There are several kinds of stories, but only one difficult kind–the humorous. I will talk mainly about that one. The humorous story is American, the comic story is English, the witty story is French. The humorous story depends for its effect upon the MANNER of the telling; the comic story and the witty story upon the MATTER.
The humorous story may be spun out to great length, and may wander around as much as it pleases, and arrive nowhere in particular; but the comic and witty stories must be brief and end with a point. The humorous story bubbles gently along, the others burst.
The humorous story is strictly a work of art–high and delicate art–and only an artist can tell it; but no art is necessary in telling the comic and the witty story; anybody can do it. The art of telling a humorous story–understand, I mean by word of mouth, not print–was created in America, and has remained at home.
The humorous story is told gravely; the teller does his best to conceal the fact that he even dimly suspects that there is anything funny about it; but the teller of the comic story tells you beforehand that it is one of the funniest things he has ever heard, then tells it with eager delight, and is the first person to laugh when he gets through. And sometimes, if he has had good success, he is so glad and happy that he will repeat the “nub” of it and glance around from face to face, collecting applause, and then repeat it again. It is a pathetic thing to see.
Very often, of course, the rambling and disjointed humorous story finishes with a nub, point, snapper, or whatever you like to call it. Then the listener must be alert, for in many cases the teller will divert attention from that nub by dropping it in a carefully casual and indifferent way, with the pretense that he does not know it is a nub.
Artemus Ward used that trick a good deal; then when the belated audience presently caught the joke he would look up with innocent surprise, as if wondering what they had found to laugh at. Dan Setchell used it before him, Nye and Riley and others use it today.
But the teller of the comic story does not slur the nub; he shouts it at you–every time. And when he prints it, in England, France, Germany, and Italy, he italicizes it, puts some whopping exclamation-points after it, and sometimes explains it in a parenthesis. All of which is very depressing, and makes one want to renounce joking and lead a better life.

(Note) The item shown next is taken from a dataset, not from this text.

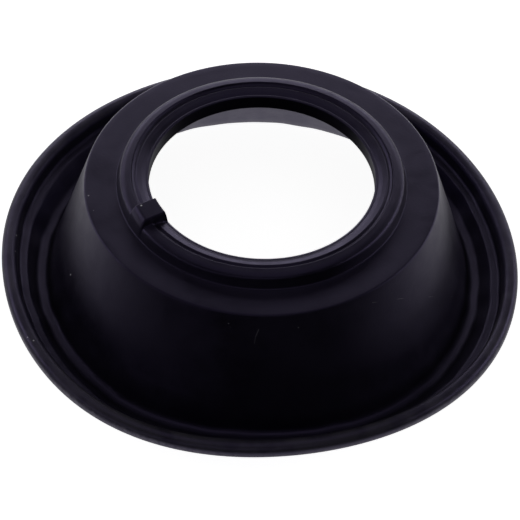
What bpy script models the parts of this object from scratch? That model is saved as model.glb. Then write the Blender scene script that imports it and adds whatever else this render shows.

Let me set down an instance of the comic method, using an anecdote which has been popular all over the world for twelve or fifteen hundred years. The teller tells it in this way:
THE WOUNDED SOLDIER
In the course of a certain battle a soldier whose leg had been shot off appealed to another soldier who was hurrying by to carry him to the rear, informing him at the same time of the loss which he had sustained;
whereupon the generous son of Mars, shouldering the unfortunate, proceeded to carry out his desire. The bullets and cannon-balls were flying in all directions, and presently one of the latter took the wounded man’s head off–without, however, his deliverer being aware of it. In no long time he was hailed by an officer, who said:
“Where are you going with that carcass?”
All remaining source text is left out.